• Jonathan Piron
    Jonathan Piron
    coordinateur du Centre de recherche et d’étude politique (CREP)

la réhabilitation des communs ?

Face aux agressions de l’économie néolibérale, nombreux sont les projets qui éclosent en vue de protéger les ressources et d’envisager une redistribution non basée sur le profit. La critique du marché n’est cependant pas une des seules motivations de certains de ces mouvements. Face à un État lui-même guidé par des logiques de rentabilité ou par une bureaucratie étouffant les communautés, des « institutions » en viennent à se développer pour redonner plus de capacités aux communautés locales. Certaines de ces dernières, sans parfois même le savoir, se retrouvent dans la sphère des Communs1.

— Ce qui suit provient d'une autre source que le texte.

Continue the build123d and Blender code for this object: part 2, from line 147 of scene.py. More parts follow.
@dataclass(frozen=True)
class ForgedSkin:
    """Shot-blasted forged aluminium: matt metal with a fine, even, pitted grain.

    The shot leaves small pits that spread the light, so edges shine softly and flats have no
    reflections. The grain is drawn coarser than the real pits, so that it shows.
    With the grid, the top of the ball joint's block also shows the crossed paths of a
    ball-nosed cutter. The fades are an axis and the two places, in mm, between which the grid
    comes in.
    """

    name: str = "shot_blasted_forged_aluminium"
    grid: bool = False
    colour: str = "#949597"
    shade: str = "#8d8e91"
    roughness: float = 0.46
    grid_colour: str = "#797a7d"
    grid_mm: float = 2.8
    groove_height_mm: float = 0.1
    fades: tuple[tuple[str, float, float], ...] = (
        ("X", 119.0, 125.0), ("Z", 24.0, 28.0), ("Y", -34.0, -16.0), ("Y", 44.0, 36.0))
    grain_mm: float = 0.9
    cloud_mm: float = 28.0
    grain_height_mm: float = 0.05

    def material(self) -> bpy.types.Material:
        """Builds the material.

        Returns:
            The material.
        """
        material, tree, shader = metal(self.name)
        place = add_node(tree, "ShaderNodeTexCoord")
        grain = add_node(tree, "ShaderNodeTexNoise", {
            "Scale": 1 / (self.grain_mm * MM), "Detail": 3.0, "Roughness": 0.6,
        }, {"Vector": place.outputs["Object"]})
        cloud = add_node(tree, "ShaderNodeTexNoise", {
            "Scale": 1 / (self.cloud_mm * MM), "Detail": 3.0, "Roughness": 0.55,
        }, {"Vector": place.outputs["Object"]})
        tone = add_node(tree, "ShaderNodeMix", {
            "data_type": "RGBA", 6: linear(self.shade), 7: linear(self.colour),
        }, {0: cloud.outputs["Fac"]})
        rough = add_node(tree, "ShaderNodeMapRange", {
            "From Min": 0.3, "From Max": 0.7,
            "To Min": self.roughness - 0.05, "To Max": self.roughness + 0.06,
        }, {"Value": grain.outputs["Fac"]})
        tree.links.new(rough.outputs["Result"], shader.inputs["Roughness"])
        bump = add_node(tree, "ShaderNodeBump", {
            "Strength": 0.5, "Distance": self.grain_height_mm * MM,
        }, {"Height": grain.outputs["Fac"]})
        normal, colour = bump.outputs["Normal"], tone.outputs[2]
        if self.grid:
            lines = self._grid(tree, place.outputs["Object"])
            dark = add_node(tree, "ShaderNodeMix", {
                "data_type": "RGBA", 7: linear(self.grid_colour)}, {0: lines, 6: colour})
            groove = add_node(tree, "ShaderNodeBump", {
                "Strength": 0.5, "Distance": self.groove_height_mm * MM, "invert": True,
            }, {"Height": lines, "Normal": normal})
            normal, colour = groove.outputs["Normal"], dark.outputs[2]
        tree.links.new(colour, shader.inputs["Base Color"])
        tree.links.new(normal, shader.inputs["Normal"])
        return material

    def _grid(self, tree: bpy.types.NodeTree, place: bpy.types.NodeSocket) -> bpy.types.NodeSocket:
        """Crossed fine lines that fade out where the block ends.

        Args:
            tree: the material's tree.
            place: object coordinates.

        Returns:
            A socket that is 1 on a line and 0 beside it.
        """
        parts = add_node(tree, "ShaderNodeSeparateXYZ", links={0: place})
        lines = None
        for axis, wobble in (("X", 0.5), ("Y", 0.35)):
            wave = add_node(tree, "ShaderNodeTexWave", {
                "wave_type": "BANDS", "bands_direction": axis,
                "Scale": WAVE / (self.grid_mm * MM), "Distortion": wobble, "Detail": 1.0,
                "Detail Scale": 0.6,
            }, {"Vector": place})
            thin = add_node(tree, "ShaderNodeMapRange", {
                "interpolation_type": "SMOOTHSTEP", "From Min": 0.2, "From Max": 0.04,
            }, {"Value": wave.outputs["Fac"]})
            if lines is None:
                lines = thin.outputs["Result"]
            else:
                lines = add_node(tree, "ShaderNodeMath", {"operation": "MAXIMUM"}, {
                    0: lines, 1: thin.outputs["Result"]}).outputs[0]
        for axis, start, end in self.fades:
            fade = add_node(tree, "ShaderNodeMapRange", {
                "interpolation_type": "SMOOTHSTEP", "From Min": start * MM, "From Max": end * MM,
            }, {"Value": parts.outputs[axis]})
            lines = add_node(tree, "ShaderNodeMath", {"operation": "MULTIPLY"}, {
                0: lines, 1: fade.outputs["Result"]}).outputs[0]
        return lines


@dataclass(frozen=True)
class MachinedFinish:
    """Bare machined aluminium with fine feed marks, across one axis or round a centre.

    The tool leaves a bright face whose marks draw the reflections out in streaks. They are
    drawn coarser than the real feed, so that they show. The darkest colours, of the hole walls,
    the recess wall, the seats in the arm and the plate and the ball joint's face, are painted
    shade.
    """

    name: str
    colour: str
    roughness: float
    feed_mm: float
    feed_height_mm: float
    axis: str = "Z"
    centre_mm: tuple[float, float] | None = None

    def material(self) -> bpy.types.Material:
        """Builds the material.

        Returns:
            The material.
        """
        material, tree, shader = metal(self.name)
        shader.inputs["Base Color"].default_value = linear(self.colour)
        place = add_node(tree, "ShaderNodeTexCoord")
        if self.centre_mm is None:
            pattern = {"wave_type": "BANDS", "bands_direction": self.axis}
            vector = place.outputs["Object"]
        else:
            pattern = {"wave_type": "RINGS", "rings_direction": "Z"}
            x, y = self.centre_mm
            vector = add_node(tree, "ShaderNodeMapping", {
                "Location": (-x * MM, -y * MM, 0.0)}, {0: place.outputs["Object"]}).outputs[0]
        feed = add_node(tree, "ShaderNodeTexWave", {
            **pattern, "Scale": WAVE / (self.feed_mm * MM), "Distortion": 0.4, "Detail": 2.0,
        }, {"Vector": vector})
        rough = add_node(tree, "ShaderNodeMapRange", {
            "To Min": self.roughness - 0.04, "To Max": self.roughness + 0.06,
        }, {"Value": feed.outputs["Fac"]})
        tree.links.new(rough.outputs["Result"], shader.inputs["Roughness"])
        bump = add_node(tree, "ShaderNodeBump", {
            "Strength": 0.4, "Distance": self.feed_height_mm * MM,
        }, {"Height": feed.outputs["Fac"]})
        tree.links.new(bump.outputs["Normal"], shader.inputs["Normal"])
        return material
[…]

Déjà, un Commun doit s’entendre autour du « vivre ensemble » et de la capacité qu’ont les citoyens à s’organiser entre eux, pour produire du social, de l’économique, du politique, sans entrer dans des logiques de concurrence ou d’accaparement.

Ensuite, un Commun peut aussi s’entendre comme forme d’action politique d’une communauté afin de défendre ses intérêts. À Naples, des actions collectives ont permis d’éviter la privatisation de la société publique chargée de la distribution de l’eau et d’assurer sa transformation suivant un mode de gestion « citoyen » fonctionnant suivant les principes du Commun. Dans d’autres endroits, des communautés développent des projets sociaux et économiques touchant un territoire plus large qu’une échelle micro-locale, comme à Liège avec la Ceinture Aliment-Terre Liégeoise (voir ci-dessous) ou EnerGent à Gand, initiative dans laquelle des familles cotisent pour la construction d’éoliennes le long de l’autoroute E40.

Les Communs proposent, ainsi, une alternative qui redonne aux « gens » les moyens d’action et de décision. Ils favorisent également les échanges, la confrontation, le partage, le règlement des conflits. Face à des situations potentiellement déstabilisatrices, un Commun, correctement formé, pourrait dégager les moyens pacifiques de stabiliser une crise frappant une communauté déterminée.

Pour y arriver, l’importance de l’autonomie est cruciale. Un Commun ne s’impose pas. Il part d’une base existante, d’un terreau social favorable qui souhaite aller plus loin et devenir « institution ». Sa reconnaissance permet aussi une révolution.

Car la mise sur pied d’une société des Communs amène, in fine, une transformation des sphères existantes du marché et de l’État et un équilibre de ces deux mondes avec la sphère autonome des Communs. Le rôle de l’État reste cependant crucial. Sans ce dernier, ces projets autonomes seraient condamnés à ne rester actifs qu’au niveau local, dans des niches réservées à certaines catégories socio-professionnelles. Mais ce nouvel État doit devenir un partenaire, via notamment l’établissement nouveau de partenariats publics-Communs. Pousser plus loin et généraliser ces logiques sont les voies à suivre pour enclencher une réelle ­transformation.


  1. Selon Boiler David, un Commun est une ressource partagée, gérée, et maintenue collectivement par une communauté ; celle-ci établit des règles dans le but de préserver et pérenniser cette ressource tout en fournissant la possibilité le droit de l’utiliser par tous.